Eu quase fiz uma sugestão sobre a limpeza na escola, mas temi o pior. Por isso, valente, faço-a aqui: uma vez por mês, numa manhã de sábado, a escola é limpa a preceito pelos pais e pelos alunos (e no dia anterior o serviço de limpeza fica de folga): esfregar o mobiliário e tirar-lhe as chicletes, limpar as paredes, recolher o lixo espalhado por todos os lados, esfregar as sanitas. As coisas são organizadas de modo a que cada família tenha de comparecer uma vez por ano. Só assim se garante que o uso do espaço escolar é tematizado em todas as famílias. Mas já sei qual seria a resposta: paga o justo pelo pecador, e além disso já pagamos muitos impostos para que estes serviços sejam assegurados pelo Estado.
O que me lembra daquela vez que levei a Christina e algumas amigas ao cinema, e no fim mandei uma das miúdas (que teria uns dez anos) recolher as pipocas que deixara cair para todos os lados, e ela me respondeu: "não tenho de fazer isso, o cinema tem empregados de limpeza para fazerem isso". E eu calei-me, que remédio. É muito difícil explicar a diferença entre ser lorpa e respeitar os outros.
Apanhei eu as pipocas, calada e furiosa.
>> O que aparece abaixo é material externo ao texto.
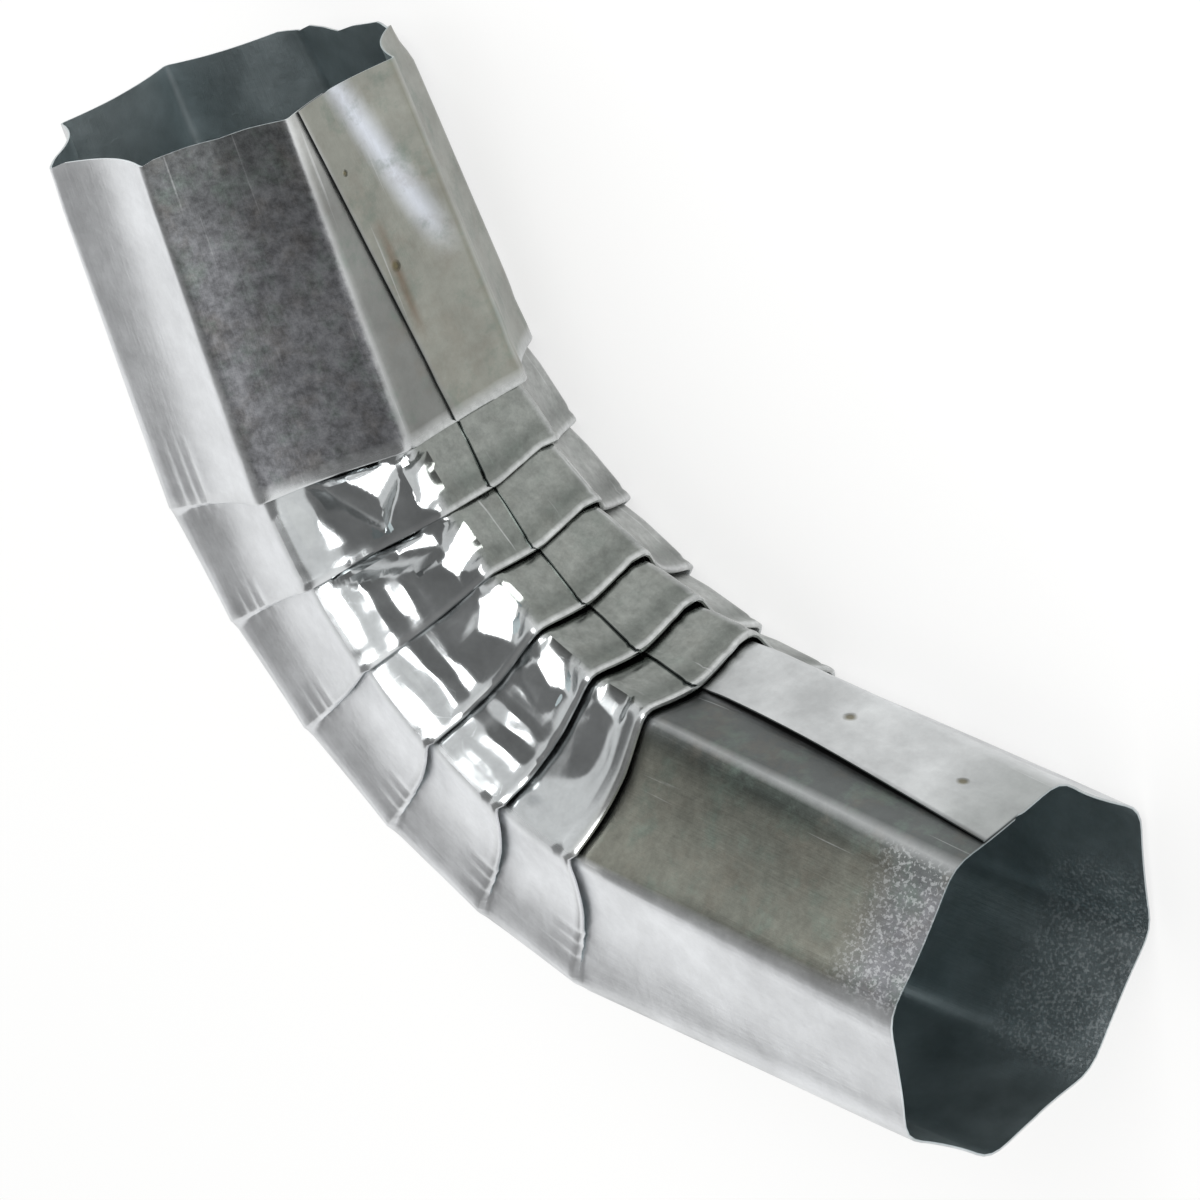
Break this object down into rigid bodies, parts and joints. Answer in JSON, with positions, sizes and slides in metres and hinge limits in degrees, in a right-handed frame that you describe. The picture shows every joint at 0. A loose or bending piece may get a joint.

Com a ajuda da minha filha, sob o olhar compadecido das outras, que achavam que ela tinha uma megera como mãe.
Então está bem.

1 comentário:

Gi disse...

Ultimamente tenho ouvido muito esse argumento de que não nos compete fazer qualquer coisa porque há empregados pagos para isso - e se fizermos eles vão para o desemprego - e mesmo que não nos compete dar alimentos ou roupas a quem é pobre porque pagamos impostos para que seja o Estado a fazê-lo.

Percebo, têm razão, mas não deixo de sentir que há qualquer coisa errada em tudo isso.